Using the material below, print the line that contains "the height z", the line that contains "obj.parent = None", and every line in between, exactly and nothing else.
--- begin DATA EXTRACT ---
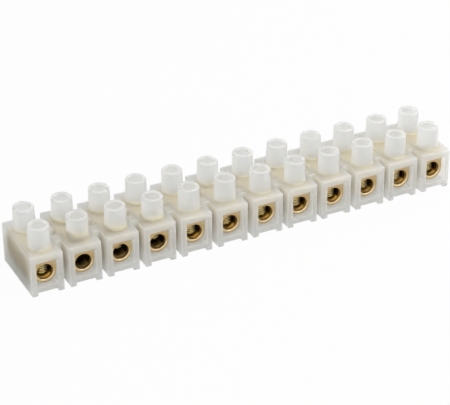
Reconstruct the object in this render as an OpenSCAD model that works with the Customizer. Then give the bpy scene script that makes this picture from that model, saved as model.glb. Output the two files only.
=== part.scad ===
// Screw connector strip: a one-piece moulded plastic housing of twelve poles in a row.
// Each pole holds a brass insert with a through bore for the wires and two captive clamping
// screws, one in the front tower and one in the rear tower.
// Millimetres. X runs along the row, the wires enter along Y, Z is up.
// The origin is the centre of the row, on the surface that the feet stand on.

/* [Strip] */
// Distance from one pole to the next
pitch = 10; // [9.8:0.1:12]
// Depth of a pole from its front face to its rear face
body_d = 19.3; // [18.9:0.1:22]
// Height of a pole from the underside of its feet to its flat top
body_h = 11; // [10.8:0.1:12.5]
// Gap between two neighbouring poles
slot_w = 1.6; // [1.4:0.1:1.8]
// How far the gap reaches in from the front and from the rear
slot_d = 5; // [4:0.1:6]
// Rounding of the outer edges of a pole
edge_r = 0.35; // [0.2:0.05:0.45]

/* [Feet] */
// Width of each of the two feet that run along the underside of a pole
foot_w = 1.5; // [1.2:0.1:2]
// Height of the feet
foot_h = 1.1; // [0.8:0.1:1.3]

/* [Fixing holes] */
// Diameter of the hole for a fixing screw in each web between two poles
fixing_d = 3; // [2.4:0.1:3.2]

/* [Wire channel] */
// Width of the channel that the insert lies in
channel_w = 5.9; // [5.7:0.1:6]
// Plastic left under the channel, above the feet
floor_t = 1.2; // [1:0.1:1.5]
// Plastic left over the channel
roof_t = 1.8; // [1.6:0.1:2.2]
// Radius of the lower corners of the channel
channel_r = 0.3; // [0.2:0.05:0.8]

/* [Insert] */
// Clearance between the insert and the walls of its channel
insert_gap = 0.05; // [0.03:0.01:0.1]
// How far the ends of the insert lie back from the front and rear faces
recess = 1.9; // [1.4:0.1:2.2]
// Diameter of the wire bore
wire_d = 3.85; // [3.7:0.05:4]
// Diameter of the lead-in at each mouth of the bore
mouth_d = 4.2; // [4.2:0.05:4.6]
// Length of the straight part of the lead-in
mouth_l = 0.7; // [0.5:0.1:0.9]
// Length of the funnel from the lead-in down to the bore
funnel_l = 0.6; // [0.3:0.1:0.7]
// Chamfer round the mouth
mouth_chamfer = 0.1; // [0.1:0.05:0.25]
// Countersink at the top of each tapped hole
tap_sink = 0.3; // [0.2:0.05:0.4]

/* [Towers] */
// Distance from the axis of a tower to the nearer end of the pole
tower_inset = 4.85; // [4.5:0.05:5]
// Outer diameter of a tower at its foot
tower_d = 5.6; // [5.5:0.1:6]
// Outer diameter of a tower at its top
tower_top_d = 5.35; // [5.25:0.05:5.5]
// Height of a tower above the flat top of the pole
tower_h = 6.1; // [5.6:0.1:7]
// Rounding of the outer top edge of a tower
tower_round = 0.4; // [0.3:0.05:0.6]
// Fillet where a tower stands on the pole
tower_fillet = 0.5; // [0.3:0.05:0.6]
// Diameter of the mouth that the screwdriver goes through
lip_d = 3.7; // [3.3:0.05:3.8]
// Thickness of the lip that keeps the screw in
lip_t = 0.9; // [0.7:0.05:1.1]
// Chamfer round the inside of the lip
lip_chamfer = 0.25; // [0.15:0.05:0.3]

/* [Screws] */
// Diameter of the screw thread
screw_d = 3; // [2.8:0.1:3]
// Diameter of the screw head
head_d = 4; // [3.9:0.05:4.1]
// Height of the screw head
head_h = 1.5; // [1.2:0.1:1.7]
// Width of the screwdriver slot
drive_w = 0.7; // [0.5:0.05:0.9]
// Depth of the screwdriver slot
drive_t = 0.8; // [0.5:0.05:0.9]
// Chamfer round the tip of the screw
tip_chamfer = 0.3; // [0.2:0.05:0.6]
// Radial clearance of the thread in its tapped hole
thread_gap = 0.05; // [0.03:0.01:0.08]
// Radial clearance of the head in its tower
head_gap = 0.15; // [0.1:0.01:0.2]
// Clearance under the head of a screw that is fully down, and over one that is fully up
stop_gap = 0.05; // [0.03:0.01:0.1]
// Clearance between the tip of a screw that is fully down and the floor of the wire bore
tip_gap = 0.08; // [0.05:0.01:0.2]

/* [Hidden] */
poles = 12;
// how far each screw is backed out, as a share of its travel, from the first pole to the last
front_out = [0.01, 0.46, 0.27, 0.25, 0.01, 0.02, 0.01, 0.02, 0.01, 0.02, 0.01, 0.02];
rear_out = [0.04, 0.2, 0.17, 0.06, 0.04, 0.13, 0.05, 0.04, 0.07, 0.04, 0.05, 0.04];
// angle of the screwdriver slot from one screw to the next
drive_angle = 47;
// moulding mark on the side of the last pole: its diameter and height, its place behind the front
// face and above the feet
nub_d = 1;
nub_h = 0.2;
nub_back = 0.8;
nub_z = 4;

$fn = 64;
cut = 0.5;

pole_w = pitch - slot_w;
web_d = body_d - 2 * slot_d;
row_l = (poles - 1) * pitch;
channel_z = foot_h + floor_t;
channel_top = body_h - roof_t;
insert_w = channel_w - 2 * insert_gap;
insert_l = body_d - 2 * recess;
insert_z = channel_z + insert_gap;
insert_top = channel_top - insert_gap;
bore_z = insert_z + insert_w / 2;
tap_d = screw_d + 2 * thread_gap;
well_d = head_d + 2 * head_gap;
tower_y = body_d / 2 - tower_inset;
tower_top = body_h + tower_h;
lip_z = tower_top - lip_t;
// underside of the head of a screw that is fully down, and how far the screw can rise from there
screw_low = insert_top + stop_gap;
travel = lip_z - stop_gap - head_h - screw_low;
// the screw reaches down to where the edge of its tip meets the round floor of the wire bore
tip_r = screw_d / 2 - tip_chamfer;
bore_floor = bore_z - sqrt(pow(wire_d / 2, 2) - pow(tip_r, 2));
shank_l = screw_low - bore_floor - tip_gap;

function two_digits(k) = str(k < 10 ? "0" : "", k);
function numbered(name) = [for (k = [1:poles]) str(name, "_", two_digits(k))];
function pole_x(k) = (k - 1) * pitch - row_l / 2;

// rectangle centred on X, standing on the X axis, with four round corners
module rounded_rect(w, h, r) {
    translate([-w / 2, r]) square([w, h - 2 * r]);
    translate([r - w / 2, 0]) square([w - 2 * r, h]);
    for (x = [r - w / 2, w / 2 - r], y = [r, h - r]) translate([x, y]) circle(r);
}

// extrudes a drawing in X and Z along Y, centred on the origin
module along_y(length) {
    translate([0, length / 2, 0]) rotate([90, 0, 0]) linear_extrude(length) children();
}

// extrudes a drawing in Y and Z along X, centred on the origin
module along_x(length) {
    translate([-length / 2, 0, 0]) rotate([90, 0, 90]) linear_extrude(length) children();
}

// one pole without its towers: a block on two feet, with its edges rounded all round
module pole_block() {
    intersection() {
        along_y(body_d) difference() {
            rounded_rect(pole_w, body_h, edge_r);
            translate([foot_w - pole_w / 2, -cut]) square([pole_w - 2 * foot_w, foot_h + cut]);
        }
        along_x(pole_w) rounded_rect(body_d, body_h, edge_r);
        translate([0, -body_d / 2, 0]) linear_extrude(body_h) rounded_rect(pole_w, body_d, edge_r);
    }
}

// web that joins a pole to the next one, between the two gaps
module web() {
    translate([pole_w / 2 - edge_r, -web_d / 2, foot_h])
        cube([slot_w + 2 * edge_r, web_d, body_h - foot_h]);
}

// outer form of a tower: a slightly tapered post with a fillet at its foot and a round top edge
module tower_post() {
    top_r = tower_top_d / 2;
    foot_r = tower_d / 2;
    translate([0, 0, body_h]) rotate_extrude() {
        polygon([
            [0, -cut], [foot_r, -cut], [foot_r, 0],
            [top_r, tower_h - tower_round], [0, tower_h - tower_round]
        ]);
        square([top_r - tower_round, tower_h]);
        translate([top_r - tower_round, tower_h - tower_round]) circle(tower_round);
        difference() {
            translate([foot_r - cut, -cut]) square([tower_fillet + cut, tower_fillet + cut]);
            translate([foot_r + tower_fillet, tower_fillet]) circle(tower_fillet);
        }
    }
}

// hollow of a tower: the well that the screw head travels in, and the narrower mouth over it
module tower_hollow() {
    translate([0, 0, channel_top - cut]) cylinder(d = well_d, h = lip_z - channel_top + cut);
    translate([0, 0, lip_z - cut]) cylinder(d = lip_d, h = lip_t + 2 * cut);
    translate([0, 0, tower_top - lip_chamfer])
        cylinder(d1 = lip_d, d2 = lip_d + 4 * lip_chamfer, h = 2 * lip_chamfer);
}

// channel for the insert, open at the front and the rear
module channel() {
    top_h = channel_top - channel_z;
    translate([0, 0, channel_z]) along_y(body_d + 2 * cut) {
        translate([channel_r - channel_w / 2, 0]) square([channel_w - 2 * channel_r, top_h]);
        translate([-channel_w / 2, channel_r]) square([channel_w, top_h - channel_r]);
        for (x = [channel_r - channel_w / 2, channel_w / 2 - channel_r])
            translate([x, channel_r]) circle(channel_r);
    }
}

// small round moulding mark on the side of the last pole, rooted in the wall
module moulding_mark() {
    translate([pole_x(poles) - pole_w / 2 + edge_r, nub_back - body_d / 2, nub_z])
        rotate([0, -90, 0]) cylinder(d = nub_d, h = nub_h + edge_r);
}

module at_towers() {
    for (y = [-tower_y, tower_y]) translate([0, y, 0]) children();
}

module housing() {
    color([0.86, 0.87, 0.84]) difference() {
        union() {
            for (k = [1:poles]) translate([pole_x(k), 0, 0]) {
                pole_block();
                at_towers() tower_post();
            }
            for (k = [1:poles - 1]) translate([pole_x(k), 0, 0]) web();
            moulding_mark();
        }
        for (k = [1:poles]) translate([pole_x(k), 0, 0]) {
            channel();
            at_towers() tower_hollow();
        }
        for (k = [1:poles - 1]) translate([pole_x(k) + pitch / 2, 0, 0])
            cylinder(d = fixing_d, h = body_h + cut);
    }
}

// brass insert: round below and flat on top, bored along Y, with two tapped holes from above
module insert() {
    color([0.78, 0.6, 0.24]) difference() {
        along_y(insert_l) {
            translate([0, bore_z]) circle(d = insert_w);
            translate([-insert_w / 2, bore_z]) square([insert_w, insert_top - bore_z]);
        }
        along_y(insert_l + 2 * cut) translate([0, bore_z]) circle(d = wire_d);
        for (side = [0, 180]) rotate([0, 0, side]) translate([0, -insert_l / 2, bore_z])
            rotate([-90, 0, 0]) {
                translate([0, 0, -cut]) cylinder(d = mouth_d, h = mouth_l + cut);
                translate([0, 0, mouth_l]) cylinder(d1 = mouth_d, d2 = wire_d, h = funnel_l);
                translate([0, 0, -mouth_chamfer])
                    cylinder(d1 = mouth_d + 4 * mouth_chamfer, d2 = mouth_d, h = 2 * mouth_chamfer);
            }
        at_towers() {
            translate([0, 0, bore_z]) cylinder(d = tap_d, h = insert_top - bore_z + cut);
            translate([0, 0, insert_top - tap_sink])
                cylinder(d1 = tap_d, d2 = tap_d + 4 * tap_sink, h = 2 * tap_sink);
        }
    }
}

// slotted clamping screw with its head's underside at the height z
module screw(z, turn) {
    color([0.74, 0.62, 0.34]) translate([0, 0, z]) rotate([0, 0, turn]) difference() {
        union() {
            cylinder(d = head_d, h = head_h);
            translate([0, 0, tip_chamfer - shank_l]) cylinder(d = screw_d, h = shank_l - tip_chamfer + cut);
            translate([0, 0, -shank_l])
                cylinder(r1 = tip_r, d2 = screw_d, h = tip_chamfer);
        }
        translate([-head_d / 2 - cut, -drive_w / 2, head_h - drive_t])
            cube([head_d + 2 * cut, drive_w, drive_t + cut]);
    }
}

housing();
for (k = [1:poles]) translate([pole_x(k), 0, 0]) {
    insert();
    translate([0, -tower_y, 0]) screw(screw_low + front_out[k - 1] * travel, k * drive_angle);
    translate([0, tower_y, 0]) screw(screw_low + rear_out[k - 1] * travel, -k * drive_angle);
}
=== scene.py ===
"""Looks of a screw connector strip: milky moulded housing, brass inserts and threaded screws."""

import logging
import math
from dataclasses import dataclass
from enum import Enum

import bmesh
import bpy
from mathutils import Matrix, Vector


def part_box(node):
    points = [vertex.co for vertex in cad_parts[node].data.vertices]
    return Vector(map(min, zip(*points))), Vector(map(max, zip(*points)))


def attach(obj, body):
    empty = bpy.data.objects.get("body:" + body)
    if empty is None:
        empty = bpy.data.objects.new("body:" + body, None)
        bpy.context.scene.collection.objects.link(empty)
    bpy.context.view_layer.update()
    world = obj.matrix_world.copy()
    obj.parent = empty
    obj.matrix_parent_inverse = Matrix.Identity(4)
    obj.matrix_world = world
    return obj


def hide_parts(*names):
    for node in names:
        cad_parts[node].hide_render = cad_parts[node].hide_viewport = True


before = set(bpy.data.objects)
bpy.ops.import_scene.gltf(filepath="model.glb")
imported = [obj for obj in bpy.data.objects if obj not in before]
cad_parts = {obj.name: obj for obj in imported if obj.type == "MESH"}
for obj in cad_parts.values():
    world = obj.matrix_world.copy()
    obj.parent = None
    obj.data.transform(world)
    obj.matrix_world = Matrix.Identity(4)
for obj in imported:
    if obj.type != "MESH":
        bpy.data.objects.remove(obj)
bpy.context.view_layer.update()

Colour = tuple[float, float, float]
Point = tuple[float, float, float]
Run = tuple[float, float]
Socket = bpy.types.NodeSocket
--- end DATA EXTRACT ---
* SOLUTION FOR THIS PROBLEM *
// slotted clamping screw with its head's underside at the height z
module screw(z, turn) {
    color([0.74, 0.62, 0.34]) translate([0, 0, z]) rotate([0, 0, turn]) difference() {
        union() {
            cylinder(d = head_d, h = head_h);
            translate([0, 0, tip_chamfer - shank_l]) cylinder(d = screw_d, h = shank_l - tip_chamfer + cut);
            translate([0, 0, -shank_l])
                cylinder(r1 = tip_r, d2 = screw_d, h = tip_chamfer);
        }
        translate([-head_d / 2 - cut, -drive_w / 2, head_h - drive_t])
            cube([head_d + 2 * cut, drive_w, drive_t + cut]);
    }
}

housing();
for (k = [1:poles]) translate([pole_x(k), 0, 0]) {
    insert();
    translate([0, -tower_y, 0]) screw(screw_low + front_out[k - 1] * travel, k * drive_angle);
    translate([0, tower_y, 0]) screw(screw_low + rear_out[k - 1] * travel, -k * drive_angle);
}
=== scene.py ===
"""Looks of a screw connector strip: milky moulded housing, brass inserts and threaded screws."""

import logging
import math
from dataclasses import dataclass
from enum import Enum

import bmesh
import bpy
from mathutils import Matrix, Vector


def part_box(node):
    points = [vertex.co for vertex in cad_parts[node].data.vertices]
    return Vector(map(min, zip(*points))), Vector(map(max, zip(*points)))


def attach(obj, body):
    empty = bpy.data.objects.get("body:" + body)
    if empty is None:
        empty = bpy.data.objects.new("body:" + body, None)
        bpy.context.scene.collection.objects.link(empty)
    bpy.context.view_layer.update()
    world = obj.matrix_world.copy()
    obj.parent = empty
    obj.matrix_parent_inverse = Matrix.Identity(4)
    obj.matrix_world = world
    return obj


def hide_parts(*names):
    for node in names:
        cad_parts[node].hide_render = cad_parts[node].hide_viewport = True


before = set(bpy.data.objects)
bpy.ops.import_scene.gltf(filepath="model.glb")
imported = [obj for obj in bpy.data.objects if obj not in before]
cad_parts = {obj.name: obj for obj in imported if obj.type == "MESH"}
for obj in cad_parts.values():
    world = obj.matrix_world.copy()
    obj.parent = None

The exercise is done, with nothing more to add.